The DUST chart continues to move sideways towards the triangle apex, but with a very weak Friday which is positive. The oscillators are pointing towards further weakness.

 

 

 

Silver

Silver dropped sharply down to a new 6 month cycle low at $15.95, but all evidence now indicates a strong rally in the short term. As with gold, this is mostly due to the low levels of sentiment towards precious metals and the high level of investor pessimism. Also, when you add the cyclical nature of the charts and the high probability of dollar weakness in the next period, then the next silver phase is probably up.

 

 

 

The longer term 3 year chart reducing wedge patterns continue to hold as the price moves sideways towards the triangle apex which is now likely to break up.

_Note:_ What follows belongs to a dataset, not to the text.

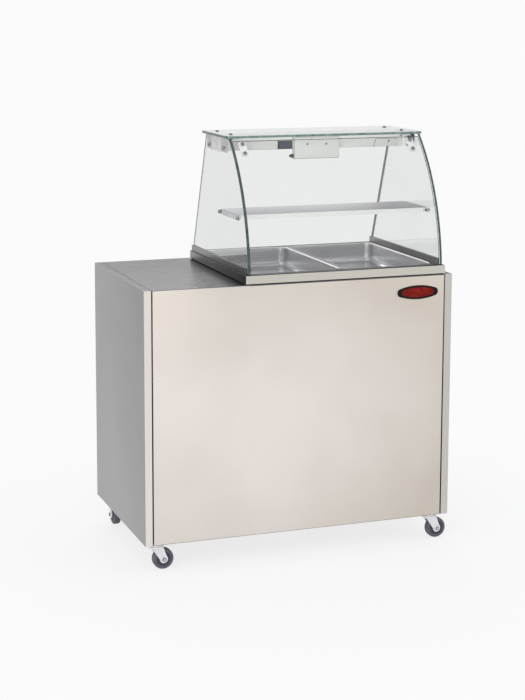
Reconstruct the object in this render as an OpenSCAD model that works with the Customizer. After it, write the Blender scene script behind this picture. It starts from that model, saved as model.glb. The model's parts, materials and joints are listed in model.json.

MACD continues its 18 month long process of honing to a point while the Slow Stochastic moves sideways.

 

 

 

Gold : Silver Ratio

The ratio has broken clearly through the bottom of the 2 year pattern (red) and maintains a positive downward sloping bias which augurs well for the next period. The oscillators are also dropping which is positive for a yet lower ratio soon, which is positive for metal prices.

 

 

 

 

General Equities

Extremes in sentiment have developed to a degree where, very soon, patterns will start to re-ignite the stock market collapse. On the New York Stock Exchange the 10 week long countertrend rally in the Dow Jones is either complete or should end next week, after which serious declines should follow as the slowly evolving bear market continues to unfold worldwide. Measures of investor optimism remain at elevated levels as the impending threat remains virtually completely unnoticed.

The Dow has a clear breakout through the bottom of the bearish rising wedge pattern, which is likely to now propel prices lower. The recent drop includes 11 consecutive closes below 10-Dema. The next break points are indicated at ‘A’ and ‘B’ which are the next levels to be tested at 23550 and then 23344.